En Asturias solemos dar el título de «paisano» a quienes son ciudadanos con personalidad, cumplidores de su palabra («me visto por los pies», le gustaba decir al amigo ido) y honrados. Sergio Marqués lo era en todos los sentidos del término.
Conocedor como ningún otro presidente asturiano del mundo de la economía «real» (frente a la relación con ella discurseadora o ensoñadora de muchos políticos o partidos), el período en que Sergio Marqués fue presidente de Asturias fue enormemente fructífero para los asturianos en el empleo. El número de parados bajó casi hasta los 50.000 (las cifras mejores de las últimas décadas bordean los 75.000; hoy estamos en los cien mil) y se crearon 20.000 puestos de trabajo. Es cierto que la coyuntura era buena en toda España, pero no es menos cierto que el gobierno asturiano supo sacar el fruto máximo a cada peseta del presupuesto.
Asimismo, en aquellos años se puso en marcha un ambicioso paquete de infraestructuras que —ejecutado en parte por los gobiernos posteriores— mejoró enormemente las comunicaciones entre las diversas partes del Principado. También en los ámbitos de lo que pudiéramos llamar «la identidad y la cultura asturianas» se dieron importantes pasos adelante. Es de destacar, igualmente, su negativa a recibir las transferencias de sanidad por deficitarias.

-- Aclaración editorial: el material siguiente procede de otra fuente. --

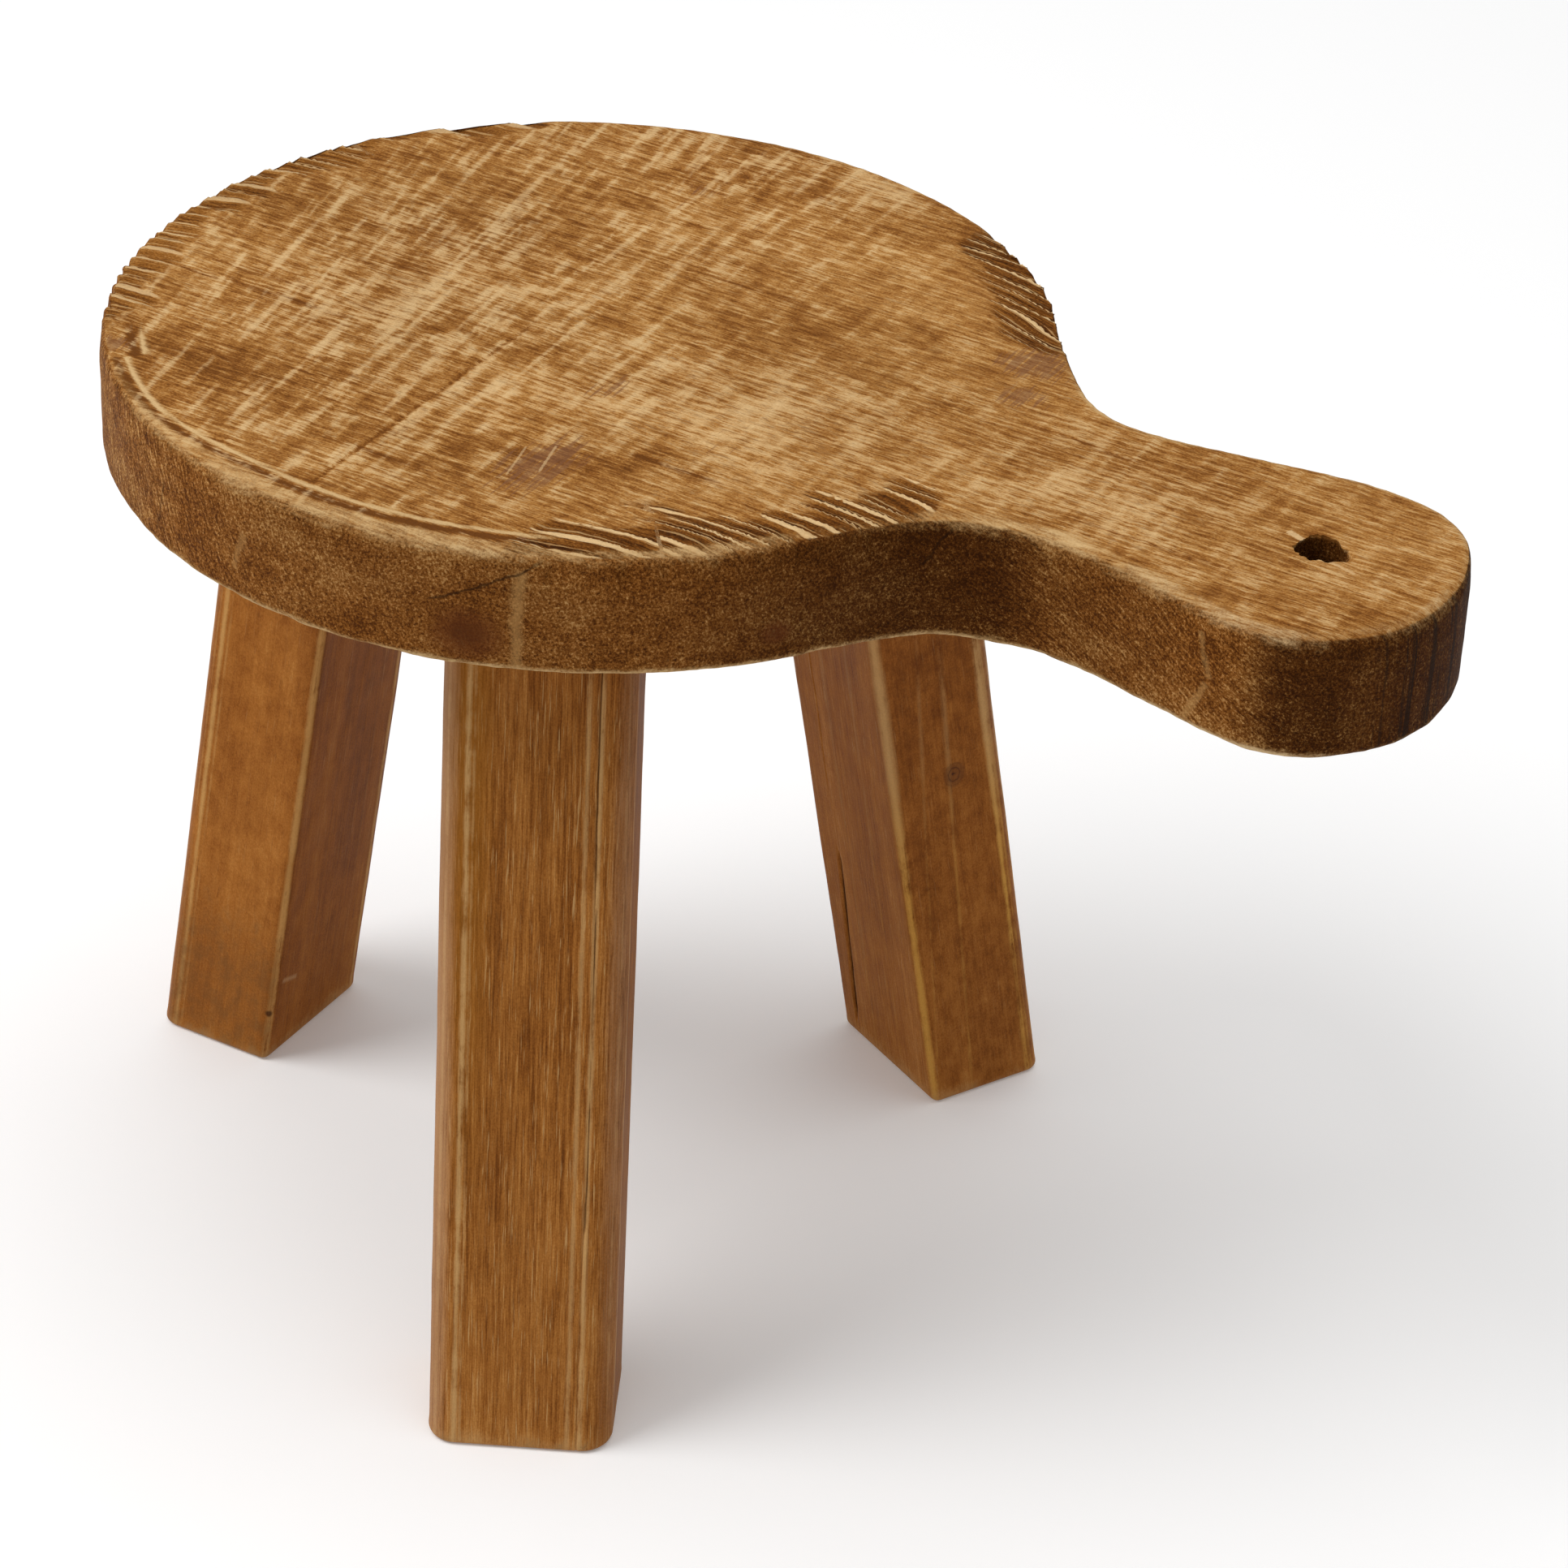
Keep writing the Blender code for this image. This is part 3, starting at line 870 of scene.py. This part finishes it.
def chip_place(x, y):
    """Measures across the chips of the torn rim. Each chip's ridge is a low arch that dips to the rim."""
    right = smooth(0.02, 0.05, x)
    near_top = 0.1 + (y + 0.035) * 0.45
    off = x - near_top
    arch = np.where(off > 0, 5.0, 9.0) * np.clip(off, -0.022, 0.04) ** 2 * right * smooth(0.0, -0.02, y)
    arch += 4.0 * np.clip(x - 0.055, 0, 0.05) ** 2 * smooth(0.0, 0.02, y)
    arch += 6.0 * np.clip(-0.104 - x, 0, 0.03) ** 2
    warp = (lattice(x / 0.04, y / 0.0065, 5) - 0.5) * 0.004
    warp = warp + (lattice(x / 0.012, y / 0.004, 6) - 0.5) * 0.0006
    return y + arch + warp


def comb_depth(x, y, rim):
    """(depth, mask, strength of the pale ridge, chip count) of the torn rim."""
    around = azimuth(x, y)
    across = chip_place(x, y)
    depth, mask, lip = np.zeros_like(x), np.zeros_like(x), np.zeros_like(x)
    chip = across / CHIP + 100.0
    for start, stop, reach, most, wide in COMBS:
        here = smooth(start - 2, start + 6, around) * smooth(stop + 2, stop - 6, around)
        here = here * (np.hypot(x, y) > 0.08) * smooth(0.128, 0.112, x)
        phase = across / wide + 100.0
        index = np.floor(phase)
        t = phase - index
        gap = smooth(0.0, 0.14, t) * (1 - 0.85 * t) + 0.1
        far = reach * (0.55 + 0.6 * per_index(index, 8)) * (0.35 + 0.65 * here)
        inwards = np.clip(1 - rim / far, 0, 1)
        depth = np.maximum(depth, most * here * gap * inwards**0.8 * (0.6 + 0.6 * per_index(index, 9)))
        mask = np.maximum(mask, smooth(0.0, 0.4, here) * smooth(0.0, 0.45, inwards))
        strong = 0.25 + 0.75 * smooth(0.15, 0.6, per_index(np.round(phase), 10))
        lip = np.maximum(lip, strong * here)
        chip = np.where(here > 0, phase, chip)
    return depth, mask, lip, chip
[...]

En la colaboración que, como diputado, en esos años mantuve con él y su ejecutivo para que pudiese haber presupuestos y poner en marcha esas actuaciones, se fue fraguando nuestro entendimiento y amistad.

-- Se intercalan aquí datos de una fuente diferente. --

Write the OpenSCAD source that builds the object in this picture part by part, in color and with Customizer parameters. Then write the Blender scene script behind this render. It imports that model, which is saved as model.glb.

Sorprendentemente (en realidad, nada sorprendentemente para quien conociese a los menudos actores del drama y su trabajo de zapa desde el primer día en que Sergio Marqués tomó posesión), el año y medio final de su mandato se convirtió en poco menos que un infierno entre compañeros, con el PP roto y con la situación anómala de un ejecutivo en total minoría en la Cámara. ¿Las causas? Al margen de las miserias humanas que hemos sugerido, tal vez una cierta ingenuidad política: su apuesta decidida por la austeridad, con la reducción de carteras y de asesores y su convencimiento de que, votado por los asturianos, su deber era defender a los asturianos y sus intereses, por encima del mandato o designios de sus correligionarios en Madrid. Fue desde esa disposición desde la que pronto empezaron a producirse enfrentamientos con Álvarez-Cascos, que pretendía imponer sus recetas y voluntad. Y ello lo que al final —alimentado por correveidiles y malmetedores de toda laya— produjo la ruptura del partido y la expulsión del «hereje». «Prefiero un partido sin gobierno a un gobierno sin partido» profirió quien —sarcasmos de la historia—, años más tarde, entendió que el deseo de las personas estaba por encima de la jerarquía de su partido.

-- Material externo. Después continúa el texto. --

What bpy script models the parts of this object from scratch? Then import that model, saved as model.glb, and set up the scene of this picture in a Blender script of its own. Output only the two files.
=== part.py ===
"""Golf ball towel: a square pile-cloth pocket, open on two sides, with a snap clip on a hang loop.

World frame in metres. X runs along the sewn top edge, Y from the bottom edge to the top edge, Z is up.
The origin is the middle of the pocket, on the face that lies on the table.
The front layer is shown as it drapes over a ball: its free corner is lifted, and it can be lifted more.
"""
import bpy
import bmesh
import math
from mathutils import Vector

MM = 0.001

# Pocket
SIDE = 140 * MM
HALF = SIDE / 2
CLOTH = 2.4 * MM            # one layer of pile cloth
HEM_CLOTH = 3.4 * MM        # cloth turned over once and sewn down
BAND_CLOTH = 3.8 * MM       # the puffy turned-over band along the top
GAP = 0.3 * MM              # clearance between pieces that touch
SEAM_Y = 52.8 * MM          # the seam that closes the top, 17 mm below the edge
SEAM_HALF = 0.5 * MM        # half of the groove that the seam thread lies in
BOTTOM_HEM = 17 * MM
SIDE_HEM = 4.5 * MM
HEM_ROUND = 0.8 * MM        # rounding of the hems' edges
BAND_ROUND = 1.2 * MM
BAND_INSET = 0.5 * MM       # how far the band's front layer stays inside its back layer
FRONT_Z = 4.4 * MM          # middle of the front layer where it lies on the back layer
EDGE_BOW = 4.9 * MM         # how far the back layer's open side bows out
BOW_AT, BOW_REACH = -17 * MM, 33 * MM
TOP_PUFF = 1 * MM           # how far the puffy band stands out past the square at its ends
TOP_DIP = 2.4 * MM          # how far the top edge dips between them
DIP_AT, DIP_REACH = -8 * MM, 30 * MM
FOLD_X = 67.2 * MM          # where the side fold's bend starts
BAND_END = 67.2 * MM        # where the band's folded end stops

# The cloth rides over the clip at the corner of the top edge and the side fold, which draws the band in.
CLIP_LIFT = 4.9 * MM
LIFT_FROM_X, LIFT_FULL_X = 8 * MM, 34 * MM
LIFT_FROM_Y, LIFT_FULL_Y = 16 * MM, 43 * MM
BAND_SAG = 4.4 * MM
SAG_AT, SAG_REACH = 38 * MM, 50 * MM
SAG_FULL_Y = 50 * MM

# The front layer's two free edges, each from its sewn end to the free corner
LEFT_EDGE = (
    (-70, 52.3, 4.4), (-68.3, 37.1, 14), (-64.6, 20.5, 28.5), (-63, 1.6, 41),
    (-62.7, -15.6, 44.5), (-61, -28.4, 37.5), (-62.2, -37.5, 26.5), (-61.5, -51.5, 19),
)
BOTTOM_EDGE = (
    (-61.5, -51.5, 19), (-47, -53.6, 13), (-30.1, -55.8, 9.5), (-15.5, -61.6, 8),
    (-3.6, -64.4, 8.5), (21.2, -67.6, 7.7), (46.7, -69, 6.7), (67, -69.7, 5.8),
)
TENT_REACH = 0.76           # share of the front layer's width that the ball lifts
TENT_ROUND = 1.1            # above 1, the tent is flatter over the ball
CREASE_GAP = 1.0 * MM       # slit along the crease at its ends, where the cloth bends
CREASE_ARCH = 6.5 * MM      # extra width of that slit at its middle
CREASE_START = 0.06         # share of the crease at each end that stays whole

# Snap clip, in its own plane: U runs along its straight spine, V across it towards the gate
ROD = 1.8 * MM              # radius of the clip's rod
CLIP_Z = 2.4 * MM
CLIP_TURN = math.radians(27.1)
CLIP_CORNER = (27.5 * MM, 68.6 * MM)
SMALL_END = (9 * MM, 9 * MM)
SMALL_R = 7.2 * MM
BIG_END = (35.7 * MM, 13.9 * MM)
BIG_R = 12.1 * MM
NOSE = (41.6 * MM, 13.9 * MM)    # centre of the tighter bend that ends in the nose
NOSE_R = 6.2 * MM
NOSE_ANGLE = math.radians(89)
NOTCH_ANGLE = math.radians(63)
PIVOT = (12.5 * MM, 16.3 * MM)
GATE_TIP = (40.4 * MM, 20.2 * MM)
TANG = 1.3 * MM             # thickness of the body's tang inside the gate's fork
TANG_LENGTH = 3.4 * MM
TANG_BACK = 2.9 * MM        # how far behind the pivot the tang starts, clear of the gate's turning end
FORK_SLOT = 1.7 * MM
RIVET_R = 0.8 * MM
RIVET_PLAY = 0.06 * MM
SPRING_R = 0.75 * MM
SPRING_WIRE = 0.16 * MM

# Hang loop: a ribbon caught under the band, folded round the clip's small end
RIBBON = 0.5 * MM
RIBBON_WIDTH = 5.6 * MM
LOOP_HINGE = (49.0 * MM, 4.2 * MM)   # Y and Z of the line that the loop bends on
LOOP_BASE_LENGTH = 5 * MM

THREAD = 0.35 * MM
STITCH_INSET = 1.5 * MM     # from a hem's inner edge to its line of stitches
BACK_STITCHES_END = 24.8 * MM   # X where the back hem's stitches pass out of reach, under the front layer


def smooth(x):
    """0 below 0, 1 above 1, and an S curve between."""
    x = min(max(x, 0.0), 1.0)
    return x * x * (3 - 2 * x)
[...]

Su trayectoria posterior en el ámbito regionalista a través de URAS —una deriva coherente con sus actitudes como presidente— tuvo un pequeño éxito inicial, para después, en nuestra compañía, como UNION ASTURIANISTA, cosechar exiguos resultados.
En ese trayecto se fraguó nuestra amistad y entendimiento, que me permite decir dos cosas más que completan el dibujo de Sergio Marqués: a nadie conozco que, tratándolo, haya hablado mal de él en lo personal; nunca le he oído, en todos estos años, formular una crítica acerba o expresarse con resentimiento.